The fairgrounds were never designed to hold thousands of people, and the conversion showed. Cattle stalls were cleared and made to house families of six. Barracks were thrown up from crude materials that could not withstand rain or wind; floods seeped in, and insects followed through unscreened doors. There was no indoor plumbing. Communal bathrooms lacked partitions - Ruth Ihara described ten unfinished wooden seats in a row, flushing automatically every fifteen minutes. Marion Michiko Bernardo, incarcerated as a young girl, remembered the barracks had no ceilings between units: "People could hear me crying and everything. I remember that." Security was prison-like. Bob Fuchigami, who was a child at Merced, recalled barbed wire, guard towers, jeep patrols circling the perimeter, and searchlights sweeping the camp at night. "We were told, you go beyond that fence you're going to get shot," he said. Roll call came twice daily. Police could search any facility without a warrant.

Life Inside the Fence

Despite the conditions, the incarcerated community built what structure it could. Twenty Japanese American volunteers taught elementary, middle, and high school students in classes that ran from June 10 to August 21, 1942 - some held in grandstands, others in empty barracks where students sat on the floor for lack of desks. The center even held a graduation ceremony for students who had missed their high school commencement due to forced relocation. A camp newspaper, the Mercedian, published twice weekly from June through August, written by incarcerated journalists including managing editor Oski Taniwaki, who had previously edited the English section of Shin Sekai, a Japanese-language newspaper in San Francisco. The Mercedian was written only in English and subject to censorship by the Wartime Civilian Control Administration. Workers were paid $8 for unskilled labor, $12 for skilled, and $16 for professional work - a fraction of prevailing wages. An internal police unit, nicknamed the "Green Peas," maintained order. Music appreciation hours and sports - basketball, badminton, football, ping pong - offered small reprieves from daily confinement.
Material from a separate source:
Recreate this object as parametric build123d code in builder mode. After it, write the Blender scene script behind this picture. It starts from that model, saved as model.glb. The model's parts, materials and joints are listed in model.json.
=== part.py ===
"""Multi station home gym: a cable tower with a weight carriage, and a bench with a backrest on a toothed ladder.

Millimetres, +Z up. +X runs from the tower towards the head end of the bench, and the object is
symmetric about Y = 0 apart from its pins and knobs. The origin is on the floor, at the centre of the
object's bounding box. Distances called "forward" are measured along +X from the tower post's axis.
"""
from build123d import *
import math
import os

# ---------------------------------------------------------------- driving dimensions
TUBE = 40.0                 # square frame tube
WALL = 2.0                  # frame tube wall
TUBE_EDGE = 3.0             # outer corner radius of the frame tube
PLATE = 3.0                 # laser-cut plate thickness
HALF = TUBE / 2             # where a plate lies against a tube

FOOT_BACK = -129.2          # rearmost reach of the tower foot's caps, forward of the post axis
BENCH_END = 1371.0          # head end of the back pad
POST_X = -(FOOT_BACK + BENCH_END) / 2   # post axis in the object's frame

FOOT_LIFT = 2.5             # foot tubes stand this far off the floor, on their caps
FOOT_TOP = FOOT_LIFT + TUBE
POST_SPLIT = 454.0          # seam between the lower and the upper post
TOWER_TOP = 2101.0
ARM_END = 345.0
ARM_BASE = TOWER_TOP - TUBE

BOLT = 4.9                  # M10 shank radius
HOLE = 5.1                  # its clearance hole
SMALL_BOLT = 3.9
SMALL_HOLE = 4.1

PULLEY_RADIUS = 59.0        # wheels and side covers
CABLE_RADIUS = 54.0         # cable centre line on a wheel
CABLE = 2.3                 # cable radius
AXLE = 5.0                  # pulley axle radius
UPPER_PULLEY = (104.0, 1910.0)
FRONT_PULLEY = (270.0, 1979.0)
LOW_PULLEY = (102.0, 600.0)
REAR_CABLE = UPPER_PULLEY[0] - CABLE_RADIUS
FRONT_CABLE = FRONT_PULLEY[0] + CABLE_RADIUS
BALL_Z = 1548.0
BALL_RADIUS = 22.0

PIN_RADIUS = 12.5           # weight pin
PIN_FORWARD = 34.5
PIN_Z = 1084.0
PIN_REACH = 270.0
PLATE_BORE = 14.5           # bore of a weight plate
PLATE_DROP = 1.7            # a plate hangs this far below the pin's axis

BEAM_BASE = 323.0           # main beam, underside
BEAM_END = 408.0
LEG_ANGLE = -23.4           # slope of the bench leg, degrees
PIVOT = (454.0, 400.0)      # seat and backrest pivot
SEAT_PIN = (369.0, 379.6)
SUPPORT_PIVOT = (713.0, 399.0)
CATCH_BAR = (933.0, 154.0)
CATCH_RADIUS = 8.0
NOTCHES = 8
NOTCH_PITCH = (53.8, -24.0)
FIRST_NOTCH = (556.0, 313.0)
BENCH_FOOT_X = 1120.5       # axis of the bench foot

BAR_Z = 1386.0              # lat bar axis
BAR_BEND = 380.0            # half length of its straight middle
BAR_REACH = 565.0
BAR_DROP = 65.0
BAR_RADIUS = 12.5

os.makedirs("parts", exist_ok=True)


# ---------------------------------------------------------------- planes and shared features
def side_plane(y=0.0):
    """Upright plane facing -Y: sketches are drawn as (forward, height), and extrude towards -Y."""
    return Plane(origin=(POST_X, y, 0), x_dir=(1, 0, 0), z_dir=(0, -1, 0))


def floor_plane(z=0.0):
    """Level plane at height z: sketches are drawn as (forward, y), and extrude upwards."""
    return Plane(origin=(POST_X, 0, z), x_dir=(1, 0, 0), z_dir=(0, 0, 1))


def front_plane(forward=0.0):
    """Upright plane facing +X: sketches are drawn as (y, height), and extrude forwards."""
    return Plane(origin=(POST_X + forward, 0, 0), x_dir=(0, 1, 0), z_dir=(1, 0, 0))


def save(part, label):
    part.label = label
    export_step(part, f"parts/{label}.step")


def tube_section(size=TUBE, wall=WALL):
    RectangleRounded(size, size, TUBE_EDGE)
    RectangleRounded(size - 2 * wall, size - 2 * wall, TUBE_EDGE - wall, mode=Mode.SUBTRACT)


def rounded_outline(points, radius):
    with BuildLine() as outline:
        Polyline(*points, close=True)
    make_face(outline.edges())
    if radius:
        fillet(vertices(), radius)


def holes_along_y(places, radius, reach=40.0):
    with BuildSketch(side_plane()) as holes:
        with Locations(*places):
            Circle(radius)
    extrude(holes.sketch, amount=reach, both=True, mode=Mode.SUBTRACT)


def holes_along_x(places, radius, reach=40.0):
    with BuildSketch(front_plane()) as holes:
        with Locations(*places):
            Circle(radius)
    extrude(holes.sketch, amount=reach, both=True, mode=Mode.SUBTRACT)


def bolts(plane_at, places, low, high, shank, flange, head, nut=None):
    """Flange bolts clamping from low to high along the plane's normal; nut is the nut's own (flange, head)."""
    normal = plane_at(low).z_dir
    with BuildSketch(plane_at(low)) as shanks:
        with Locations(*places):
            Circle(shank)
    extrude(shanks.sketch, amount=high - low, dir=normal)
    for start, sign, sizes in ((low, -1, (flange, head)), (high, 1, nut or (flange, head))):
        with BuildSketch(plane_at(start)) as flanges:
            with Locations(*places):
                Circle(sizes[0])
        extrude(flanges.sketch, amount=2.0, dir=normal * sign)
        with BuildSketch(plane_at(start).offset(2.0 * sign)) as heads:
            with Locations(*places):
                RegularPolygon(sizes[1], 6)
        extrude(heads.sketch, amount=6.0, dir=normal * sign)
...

The Photographer Who Would Not Look Away

The government hired Dorothea Lange to document the relocation process, expecting images that showed Japanese Americans being treated well. Lange was instructed to exclude barbed wire, watchtowers, and armed soldiers from her frames. WRA officials followed her constantly, and an Army major named Beasley tried repeatedly to catch her violating the agreement. He never did - but Lange found ways to tell the truth regardless. She photographed families waiting at railroad stations with their luggage, children staring from train windows, the quiet devastation of people uprooting their lives under government order. The government censored 97 percent of her images, suppressing them for years. They survived only because they were transmitted to the National Archives, where Lange's former assistant Richard Conrad and his wife later used them in a traveling exhibition titled Executive Order 9066. Meanwhile, Ansel Adams photographed the Manzanar camp on his own initiative. Lange urged him to use his images to challenge the government's narrative. Adams declined, opting for a more conciliatory approach. Lange's censored photographs ultimately became some of the most powerful visual records of the internment.
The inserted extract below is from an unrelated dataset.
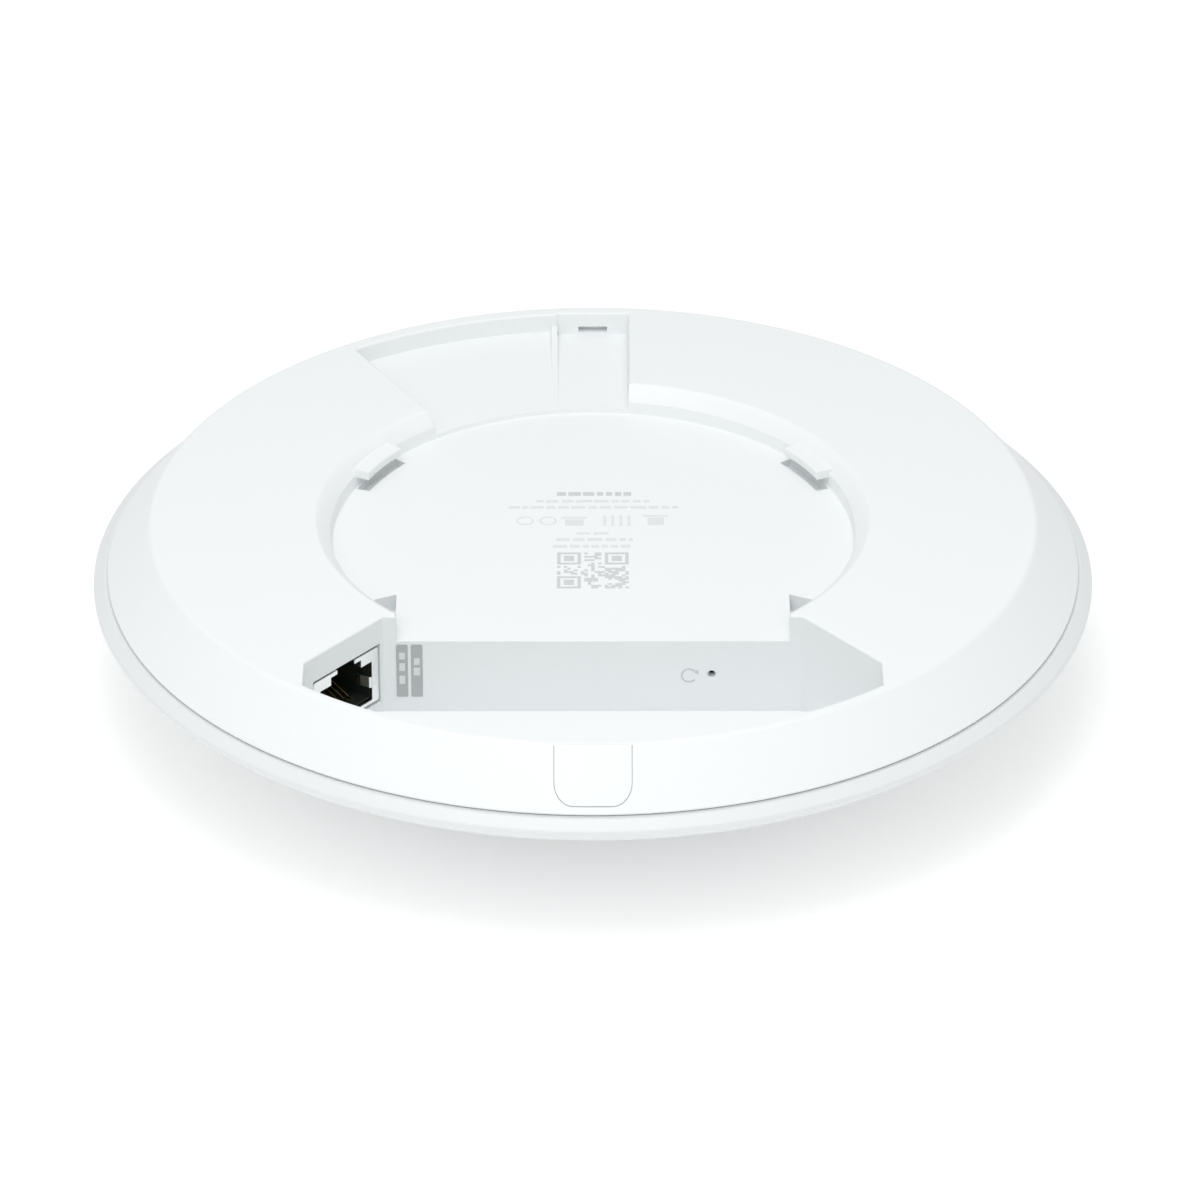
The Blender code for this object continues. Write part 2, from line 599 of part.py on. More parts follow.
def electronics():
    on_board("processor_chip", 0.0, 0.0080, (0.0150, 0.0150, PROCESSOR_HEIGHT), "chip_plastic")
    on_board("memory_chip_1", -0.0150, 0.0030, (0.0080, 0.0110, 0.0010), "chip_plastic")
    on_board("memory_chip_2", 0.0150, 0.0030, (0.0080, 0.0110, 0.0010), "chip_plastic")
    on_board("flash_chip", 0.0060, -0.0120, (0.0080, 0.0060, 0.0010), "chip_plastic")
    for band, x in (("2g", -0.0160), ("5g", 0.0160)):
        on_board("radio_chip_" + band, x, 0.0240, (0.0090, 0.0090, 0.0009), "chip_plastic")
        shield_can("radio_shield_" + band, x, 0.0240, (0.0180, 0.0150, 0.0028))
        on_board("thermal_pad_" + band, x, 0.0240, (0.0140, 0.0120, 0.0030), "thermal_pad", lift=0.0031)
    pad_lift = PROCESSOR_HEIGHT + GAP
    on_board("thermal_pad_cpu", 0.0, 0.0080, (0.0140, 0.0140, PAD_THICKNESS), "thermal_pad", pad_lift)
    on_board("poe_transformer", -0.0380, 0.0080, (0.0120, 0.0130, 0.0070), "black_plastic")
    on_board("lan_magnetics", -0.0330, -0.0120, (0.0090, 0.0150, 0.0050), "chip_plastic")
    on_board("power_inductor", 0.0380, 0.0060, (0.0080, 0.0080, 0.0045), "chip_plastic")
    for number, x in ((1, -0.0530), (2, 0.0530)):
        centre = (x, 0.0020, PCB_TOP_Z + GAP + 0.0045)
        cylinder(f"bulk_capacitor_{number}", centre, 0.0040, 0.0090, "aluminium", sides=20)


def heat_spreader():
    """Plate under the recess floor, with a pedestal that reaches down to the processor's pad."""
    top = -RECESS_FLOOR_WALL - GAP
    low = -0.0038
    corners = ((-0.0270, -0.0130), (0.0270, -0.0130), (0.0270, 0.0330), (-0.0270, 0.0330))
    plate = prism("heat_spreader", corners, low, top, "aluminium")
    pad_top = PCB_TOP_Z + 2 * GAP + PROCESSOR_HEIGHT + PAD_THICKNESS + GAP
    height = low + 0.0008 - pad_top
    add(plate, box("spreader_pedestal", (0.0, 0.0080, pad_top + height / 2), (0.0150, 0.0150, height)))


def under_board():
    """Antennas, status lights and the board's screws, on the side that faces the front cover."""
    low = PCB_TOP_Z - PCB_THICKNESS - GAP
    sheet = 0.0004
    drop = 0.0036
    reach = 0.0120
    for number, turn in enumerate((15.0, 62.0, 118.0, 165.0), 1):
        outline = [(0.0, 0.0), (sheet, 0.0), (sheet, sheet - drop), (reach, sheet - drop)]
        outline += [(reach, -drop), (0.0, -drop)]
        antenna = prism(f"antenna_{number}", outline, -0.0050, 0.0050, "shield_metal")
        antenna.rotation_euler = (math.pi / 2, 0.0, math.radians(turn))
        antenna.location = around(0.0400, low, turn)
    for number in range(4):
        turn = 45.0 + 90.0 * number
        spot = around(sum(LIGHT_GUIDE_RADII) / 2, low - 0.0004, turn)
        light = box(f"status_led_{number + 1}", spot, (0.0016, 0.0016, 0.0008), "light_plastic")
        light.rotation_euler.z = math.radians(turn)
    for number, (x, y) in enumerate(BOSSES, 1):
        profile = [(0.0, low + 0.0050), (0.0009, low + 0.0050), (0.0009, low), (0.0025, low)]
        profile += [(0.0025, low - 0.0012), (0.0, low - 0.0012)]
        screw = turned(f"pcb_screw_{number}", profile, "screw_steel", sides=12, closed=False)
        screw.location = (x, y, 0.0)


rear_housing()
cable_exit_tab()
front_cover()
light_ring()
light_guide()
rj45_shield()
rj45_insert()
rj45_contacts()
reset_switch()
main_pcb()
electronics()
heat_spreader()
under_board()
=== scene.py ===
"""The looks of the ceiling access point: fine shells, printed marks, materials, floor, light and camera."""
import json
import math
import random

import bmesh
import bpy
from mathutils import Matrix, Vector


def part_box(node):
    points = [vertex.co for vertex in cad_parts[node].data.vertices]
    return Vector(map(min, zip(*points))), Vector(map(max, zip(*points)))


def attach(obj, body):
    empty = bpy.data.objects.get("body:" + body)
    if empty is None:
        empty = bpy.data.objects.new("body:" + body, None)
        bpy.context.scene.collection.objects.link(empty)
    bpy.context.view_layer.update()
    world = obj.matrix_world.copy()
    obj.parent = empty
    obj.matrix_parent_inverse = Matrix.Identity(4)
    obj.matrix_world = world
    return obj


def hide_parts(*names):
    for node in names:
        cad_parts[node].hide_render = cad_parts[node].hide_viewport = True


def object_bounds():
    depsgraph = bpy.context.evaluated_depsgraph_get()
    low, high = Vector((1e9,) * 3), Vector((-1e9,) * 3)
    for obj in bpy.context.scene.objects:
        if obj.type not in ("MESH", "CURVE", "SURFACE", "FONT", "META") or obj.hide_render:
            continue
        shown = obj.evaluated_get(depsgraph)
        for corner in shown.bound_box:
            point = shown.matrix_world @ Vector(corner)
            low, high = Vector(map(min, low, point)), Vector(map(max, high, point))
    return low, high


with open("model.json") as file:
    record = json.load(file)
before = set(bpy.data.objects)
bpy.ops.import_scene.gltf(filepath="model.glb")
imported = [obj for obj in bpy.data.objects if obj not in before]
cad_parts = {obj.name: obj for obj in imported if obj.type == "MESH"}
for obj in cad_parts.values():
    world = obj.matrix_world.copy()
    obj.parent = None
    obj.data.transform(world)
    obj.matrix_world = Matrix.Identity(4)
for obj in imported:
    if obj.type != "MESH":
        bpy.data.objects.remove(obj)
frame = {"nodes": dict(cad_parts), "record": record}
CAD_LOW, CAD_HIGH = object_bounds()

MM = 0.001

# ---- Places read from the frame -----------------------------------------------------------------
HOUSING_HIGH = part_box("rear_housing")[1]
COVER_LOW, COVER_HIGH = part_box("front_cover")
TAB_LOW, TAB_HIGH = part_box("cable_exit_tab")
RING_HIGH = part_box("light_ring")[1]
SHIELD_LOW, SHIELD_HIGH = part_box("rj45_shield")
PLUNGER_LOW, PLUNGER_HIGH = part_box("reset_plunger")

REAR_Z = HOUSING_HIGH.z
SEAM_RADIUS = HOUSING_HIGH.x
RIM_RADIUS = COVER_HIGH.x
COVER_TOP_Z = COVER_HIGH.z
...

What Remains at the Fairgrounds

In September 1942, the incarcerated were transferred in groups of roughly 500 to the Amache concentration camp in southeastern Colorado, a process that took several weeks. The Merced Assembly Center closed on September 15, 1942, and the fairgrounds returned to agricultural use. For decades, little marked what had happened there. A California Historical Landmark marker, number 934, was placed in 1982 - one of ten such markers honoring the temporary detention centers across the state. A fuller reckoning came later. In 2010, after initial hesitation from the Fair Board, the Merced Assembly Center Memorial opened on the fairgrounds. It features the names of all those incarcerated, a statue of families waiting with their luggage, and a reflection pool. The memorial does not soften what happened. It records it. The fairgrounds still host the annual county fair, and the memorial stands among the exhibition buildings - a permanent reminder that the ground where people now enjoy livestock shows and carnival rides was once ringed with barbed wire.

From the Air

Located at 37.29N, 120.48W at the Merced County Fairgrounds in Merced, California, in the San Joaquin Valley. The fairgrounds are visible from altitude as a complex of buildings and open grounds on the south side of the city. Elevation approximately 170 feet MSL. Flat agricultural terrain with excellent visibility most of the year; summer haze and heat common. Merced Regional Airport (KMCE) is nearby. Castle Airport (former Castle AFB) is just north. Fresno Yosemite International (KFAT) is approximately 50nm southeast.